Answer with a single number: how many lines in the listing below include "Blender"?

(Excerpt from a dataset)

-=-=-=-=-

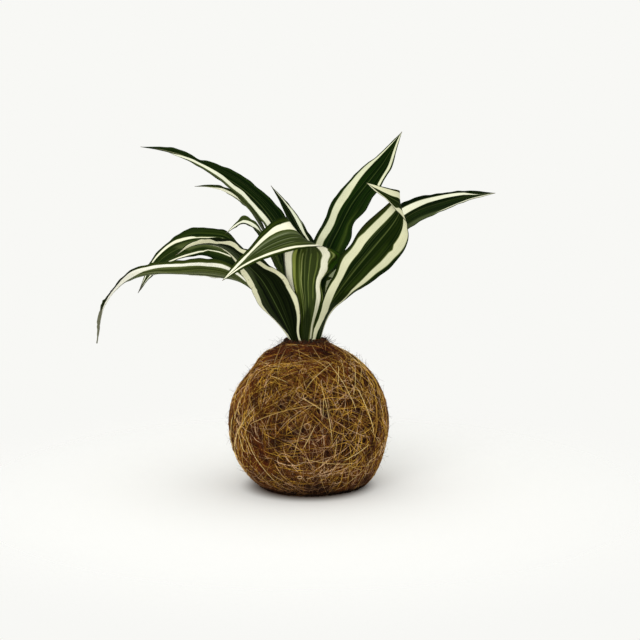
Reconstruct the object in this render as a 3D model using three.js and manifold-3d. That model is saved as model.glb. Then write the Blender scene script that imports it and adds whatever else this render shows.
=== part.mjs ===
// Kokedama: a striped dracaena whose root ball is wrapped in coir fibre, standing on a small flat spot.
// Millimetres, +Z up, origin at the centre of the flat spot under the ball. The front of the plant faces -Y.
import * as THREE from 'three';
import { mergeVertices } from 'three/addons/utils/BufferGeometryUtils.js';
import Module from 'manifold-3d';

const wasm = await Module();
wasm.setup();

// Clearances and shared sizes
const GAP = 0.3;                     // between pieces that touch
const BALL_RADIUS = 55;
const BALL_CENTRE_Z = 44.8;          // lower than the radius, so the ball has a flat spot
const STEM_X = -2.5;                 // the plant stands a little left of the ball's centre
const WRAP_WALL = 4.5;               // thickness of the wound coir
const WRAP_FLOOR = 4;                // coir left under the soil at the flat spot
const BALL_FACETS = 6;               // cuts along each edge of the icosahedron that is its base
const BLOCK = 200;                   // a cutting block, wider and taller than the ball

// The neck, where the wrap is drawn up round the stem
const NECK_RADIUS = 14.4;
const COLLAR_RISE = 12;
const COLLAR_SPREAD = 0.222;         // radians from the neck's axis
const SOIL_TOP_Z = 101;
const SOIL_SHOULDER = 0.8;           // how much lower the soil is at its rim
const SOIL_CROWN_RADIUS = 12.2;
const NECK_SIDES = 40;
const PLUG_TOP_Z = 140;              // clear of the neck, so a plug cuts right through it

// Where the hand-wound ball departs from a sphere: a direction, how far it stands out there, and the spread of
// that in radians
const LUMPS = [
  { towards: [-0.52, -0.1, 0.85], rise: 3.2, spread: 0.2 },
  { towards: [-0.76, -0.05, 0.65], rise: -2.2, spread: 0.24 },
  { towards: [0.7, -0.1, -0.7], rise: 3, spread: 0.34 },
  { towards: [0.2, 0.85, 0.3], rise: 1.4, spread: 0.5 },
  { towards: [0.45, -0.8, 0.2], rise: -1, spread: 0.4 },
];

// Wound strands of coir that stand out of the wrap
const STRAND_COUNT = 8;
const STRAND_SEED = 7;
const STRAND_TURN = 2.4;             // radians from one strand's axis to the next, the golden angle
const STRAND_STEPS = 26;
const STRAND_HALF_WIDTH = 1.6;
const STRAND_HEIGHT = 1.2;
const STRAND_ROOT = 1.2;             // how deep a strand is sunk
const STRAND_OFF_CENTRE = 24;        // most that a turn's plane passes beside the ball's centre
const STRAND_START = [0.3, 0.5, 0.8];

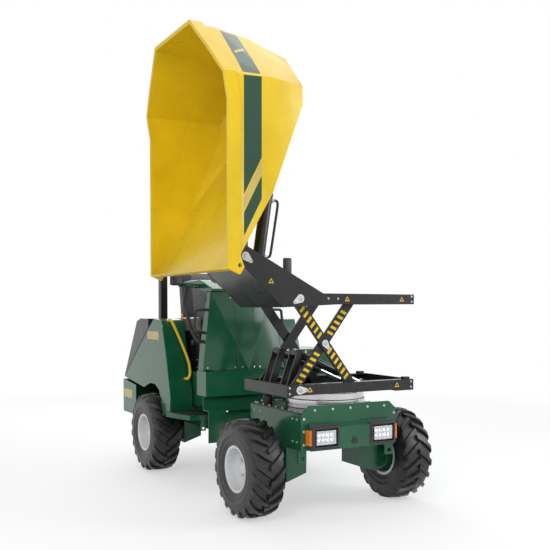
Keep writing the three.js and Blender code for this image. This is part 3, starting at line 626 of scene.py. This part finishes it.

-=-=-=-=-

Full output
2